From a New York Times article that quotes the president of CNN, Jeff Zucker:

Zucker is a big sports fan and from the early days of the campaign had spoken at editorial meetings about wanting to incorporate elements of ESPN’s programming into CNN’s election coverage. "The idea that politics is sport is undeniable, and we understood that and approached it that way."

https://www.nytimes.com/2017/04/04/magazine/cnn-had-a-proble...

To quote the former-CEO and founder of Fox News (and media consultant for the Nixon, Reagan, and H.W. Bush Presidential campaigns, on top of an advisor to the Trump Campaign for debate prep) Roger Ailes in an interview with The Hollywood Reporter:

"We’re competing with TNT and USA and ESPN."

https://web.archive.org/web/20150409110830/http://www.hollyw...

These people have worked outside-in to make everything in America sport. When everything is just a game, nothing matters, and every occurrence is equal: the only thing that matters is that whatever you're wanting gets in the headlines enough to where people know what it is.

Some, like Ailes, go into politics to make sure their candidates are entertaining enough to be known by the widest net of people possible (that means they win, because it's easier to get people to love you than it is to get them to hate your opponent).

Others go into the private sector and reap the benefits of making every headline equally temporary.

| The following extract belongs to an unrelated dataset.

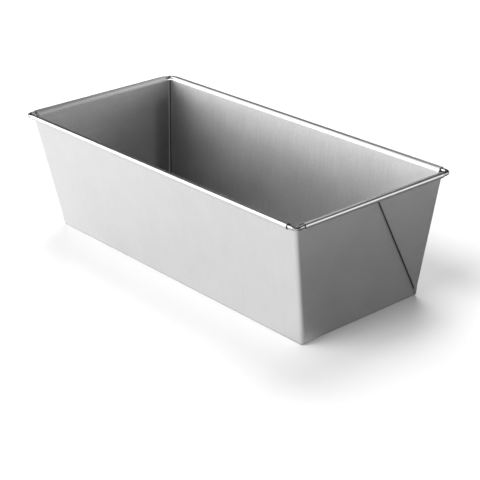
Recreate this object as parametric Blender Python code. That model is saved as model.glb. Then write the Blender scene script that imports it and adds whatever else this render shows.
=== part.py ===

You weren't talking exclusively about politics, but I think most of the cargo cult stems from political/economic desires that have bled into having an impact on everything else by making all other forms of information have to wrestle control from the sportsified headlines, time-slots and ad spots.

2 comments

It's one step deeper than that. It's not that everything is sports. If you watch sports coverage, the coverage is less and less about the actual sports and more and more about the underlying drama. Not even sports is sports anymore. Instead, both sports and politics are being transformed into a combination of sports and melodrama.

Which American institution lies squarely at the intersection of sports and melodrama? Professional wrestling. I'm not saying that politics (or even other sports) are turning into professional wrestling in the sense that the outcomes are completely rigged, but they are being covered and treated much like wrestling, even by the participants themselves. So it's no coincidence that the current President is a member of the WWE Hall of Fame.

Pretty good article making this same observation: https://www.edge.org/response-detail/11783
I'd never heard of it before, but this everything as sport idea actually makes quite a bit of sense if you consider the multitude of weird behaviors all around us from this perspective. Makes one wonder if there are other things like this that are right in front of our eyes, but we cannot see them until they're pointed out.

I guess it's an example of the "how's the water boys" fish story.

It's interesting: I had a friend explain this to me when I was fairly young, and it's definitely influenced my theory of society heavily.
Even NPR spends most of their time armchair quarterbacking presidential campaigns. News happens. How will the campaigns respond? One candidate makes some claim about another's positions. How will that affect the campaign? Did their poll numbers drop? What does the fucking Twitterverse think about it? Instead of, you know, reporting the news and examining policy positions. Was the claim true? What might we expect various candidates policies on things like the news item, if they implement those policies? Who cares. How're those poll numbers looking? Who's the underdog? What tea leaves can we read today? That's what matters.

It's so frustrating. And now that presidential campaigns are damn near two years long that means a huge amount of their total news coverage ends up being political horse race bullshit.